--- Begin INFORMATION PROVIDED ---

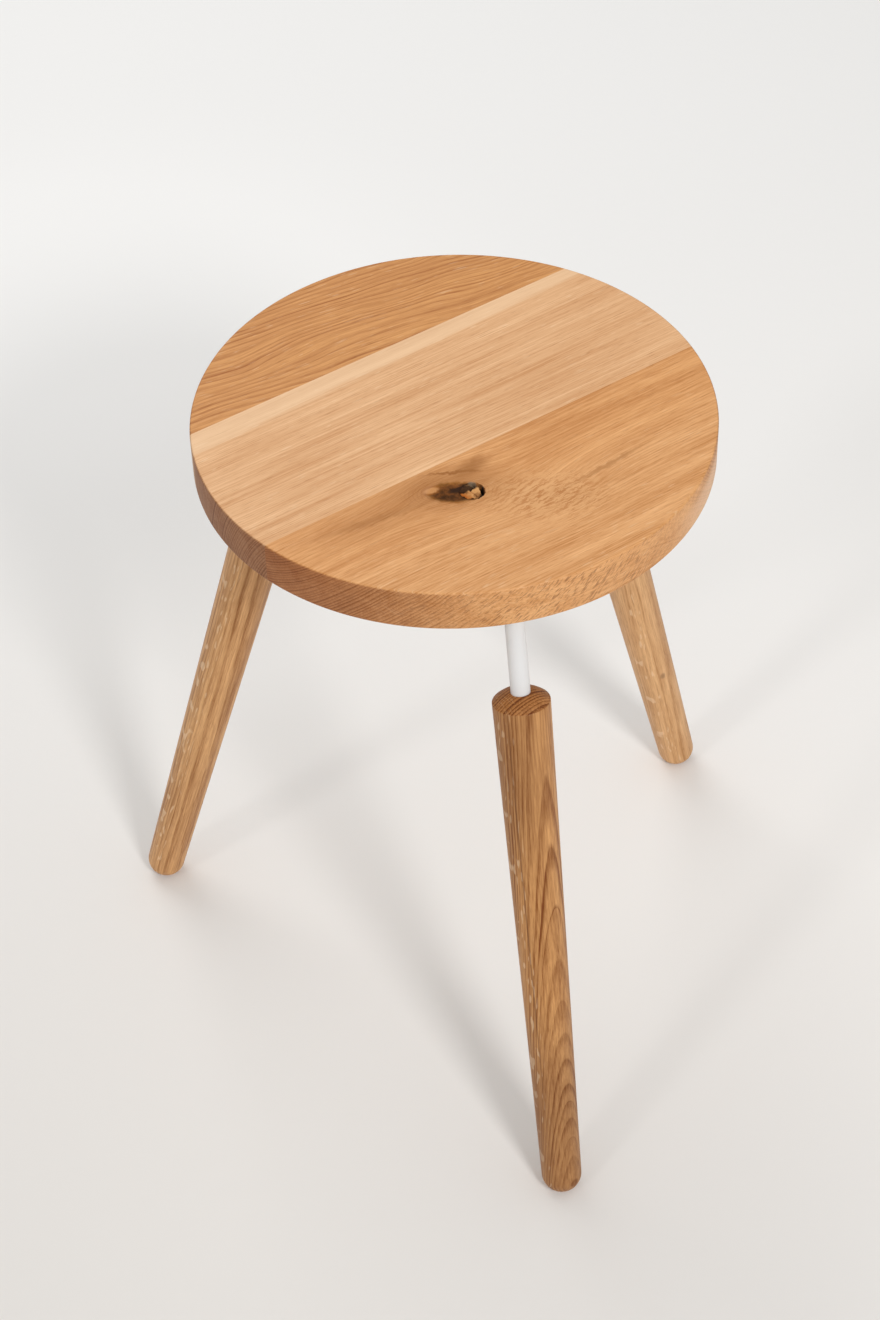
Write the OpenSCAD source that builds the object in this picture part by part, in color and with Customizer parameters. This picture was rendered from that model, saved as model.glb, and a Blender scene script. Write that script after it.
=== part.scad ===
// Low round stool: a seat of three edge-glued oak boards on three splayed, turned oak legs.
// Each leg hangs on a steel rod, clear of the seat. The rods are welded to a flat plate that is
// screwed under the seat.
// Units are millimetres, +Z is up and the front leg points towards -Y. The origin is on the floor,
// under the middle of the whole stool.

/* [Seat] */
// Diameter of the round seat
seat_d = 320; // [300:5:380]
// Thickness of the seat
seat_t = 28; // [26:1:36]
// Height of the seat's top face above the floor
seat_h = 480; // [400:5:560]
// Rounding of the seat's upper and lower edges
seat_edge_r = 1.5; // [0.5:0.25:4]
// Direction that the boards run in, turned from left-right
board_turn = 19.2; // [0:0.1:40]
// Distance from the seat's centre to the joint behind it
rear_joint = 76.5; // [60:0.5:85]
// Distance from the seat's centre to the joint in front of it
front_joint = 34; // [25:0.5:50]

/* [Seat dowels] */
// Diameter of the dowels across the joints
dowel_d = 8; // [6:1:10]
// Length of a dowel
dowel_len = 40; // [30:2:50]
// Distance between neighbouring dowels of a joint
dowel_pitch = 95; // [60:5:95]

/* [Legs] */
// Diameter of a leg just below its domed top end
leg_top_d = 35.5; // [30:0.5:42]
// Diameter of a leg just above its rounded foot
leg_foot_d = 26.5; // [20:0.5:30]
// Rise of the domed top end from its rim to the bore
leg_dome = 6; // [3:0.5:8]
// Chamfer round the rim of a leg's top end
leg_chamfer = 0.8; // [0.2:0.2:3]
// Diameter of the flat that each foot stands on
foot_flat_d = 8; // [4:1:12]

/* [Splay] */
// Lean of the front leg from upright, in degrees
front_lean = 14.2; // [8:0.1:20]
// Lean of the two rear legs from upright, in degrees
rear_lean = 15.7; // [8:0.1:20]
// Distance from the seat's axis to the front rod, at the seat's underside
front_rod_r = 122.5; // [100:0.5:125]
// Distance from the seat's axis to a rear rod, at the seat's underside
rear_rod_r = 104.5; // [100:0.5:125]

/* [Rods] */
// Diameter of the steel rods
rod_d = 12; // [8:1:16]
// Bare rod between the seat's underside and the bore of its leg
rod_bare = 77; // [40:1:120]
// Length of rod held inside the leg
rod_hold = 65; // [40:5:90]
// Chamfer at the mouth of the bore in the leg
bore_chamfer = 0.6; // [0.2:0.1:1]

/* [Mounting plate] */
// Thickness of the plate
plate_t = 4; // [3:0.5:6]
// Diameter of the plate's round middle
plate_d = 190; // [185:1:200]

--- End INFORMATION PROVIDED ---

- **WHAT TO PRODUCE**
Set down the material above again, word for word.

- **EXERCISE SOLUTION**
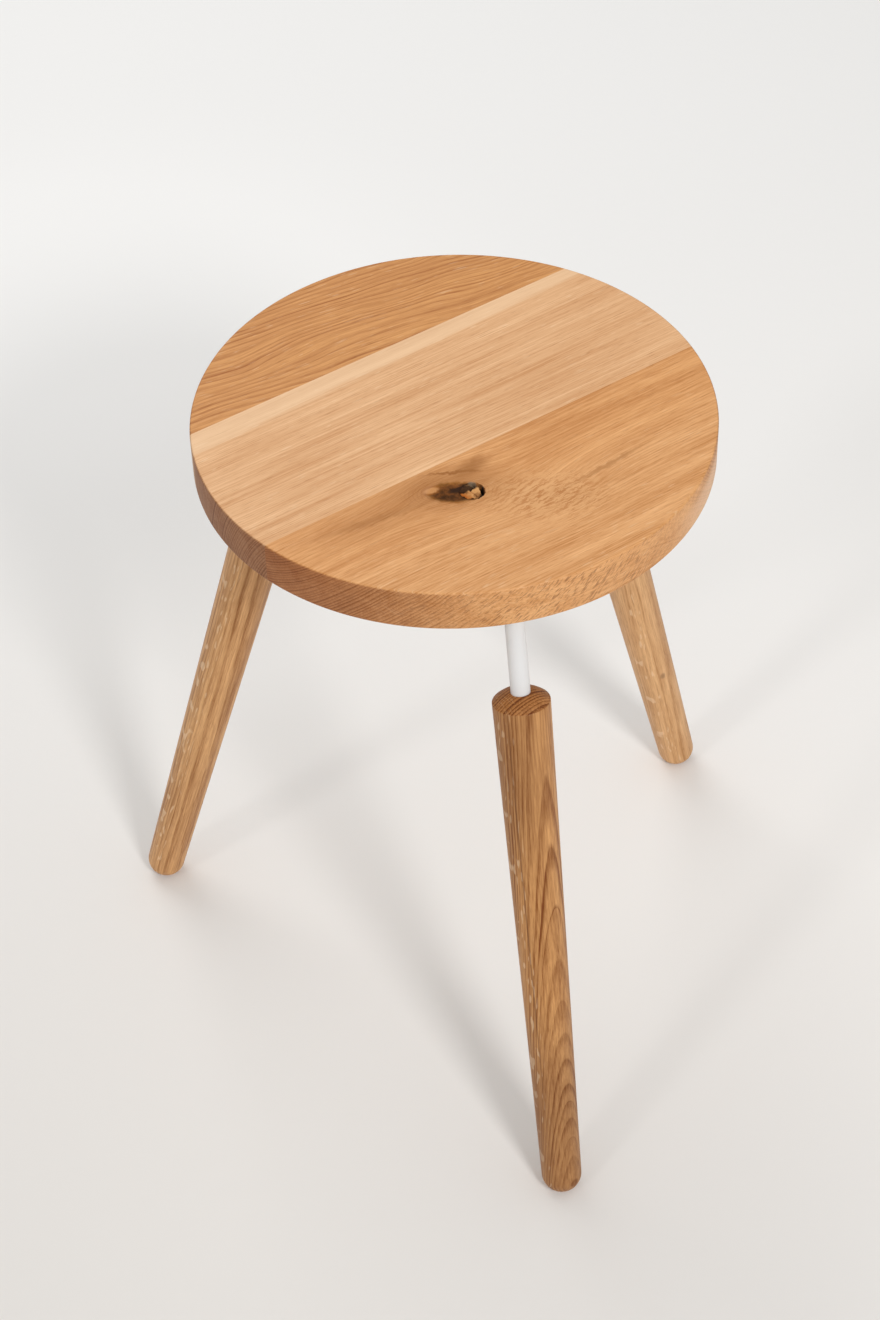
Write the OpenSCAD source that builds the object in this picture part by part, in color and with Customizer parameters. This picture was rendered from that model, saved as model.glb, and a Blender scene script. Write that script after it.
=== part.scad ===
// Low round stool: a seat of three edge-glued oak boards on three splayed, turned oak legs.
// Each leg hangs on a steel rod, clear of the seat. The rods are welded to a flat plate that is
// screwed under the seat.
// Units are millimetres, +Z is up and the front leg points towards -Y. The origin is on the floor,
// under the middle of the whole stool.

/* [Seat] */
// Diameter of the round seat
seat_d = 320; // [300:5:380]
// Thickness of the seat
seat_t = 28; // [26:1:36]
// Height of the seat's top face above the floor
seat_h = 480; // [400:5:560]
// Rounding of the seat's upper and lower edges
seat_edge_r = 1.5; // [0.5:0.25:4]
// Direction that the boards run in, turned from left-right
board_turn = 19.2; // [0:0.1:40]
// Distance from the seat's centre to the joint behind it
rear_joint = 76.5; // [60:0.5:85]
// Distance from the seat's centre to the joint in front of it
front_joint = 34; // [25:0.5:50]

/* [Seat dowels] */
// Diameter of the dowels across the joints
dowel_d = 8; // [6:1:10]
// Length of a dowel
dowel_len = 40; // [30:2:50]
// Distance between neighbouring dowels of a joint
dowel_pitch = 95; // [60:5:95]

/* [Legs] */
// Diameter of a leg just below its domed top end
leg_top_d = 35.5; // [30:0.5:42]
// Diameter of a leg just above its rounded foot
leg_foot_d = 26.5; // [20:0.5:30]
// Rise of the domed top end from its rim to the bore
leg_dome = 6; // [3:0.5:8]
// Chamfer round the rim of a leg's top end
leg_chamfer = 0.8; // [0.2:0.2:3]
// Diameter of the flat that each foot stands on
foot_flat_d = 8; // [4:1:12]

/* [Splay] */
// Lean of the front leg from upright, in degrees
front_lean = 14.2; // [8:0.1:20]
// Lean of the two rear legs from upright, in degrees
rear_lean = 15.7; // [8:0.1:20]
// Distance from the seat's axis to the front rod, at the seat's underside
front_rod_r = 122.5; // [100:0.5:125]
// Distance from the seat's axis to a rear rod, at the seat's underside
rear_rod_r = 104.5; // [100:0.5:125]

/* [Rods] */
// Diameter of the steel rods
rod_d = 12; // [8:1:16]
// Bare rod between the seat's underside and the bore of its leg
rod_bare = 77; // [40:1:120]
// Length of rod held inside the leg
rod_hold = 65; // [40:5:90]
// Chamfer at the mouth of the bore in the leg
bore_chamfer = 0.6; // [0.2:0.1:1]

/* [Mounting plate] */
// Thickness of the plate
plate_t = 4; // [3:0.5:6]
// Diameter of the plate's round middle
plate_d = 190; // [185:1:200]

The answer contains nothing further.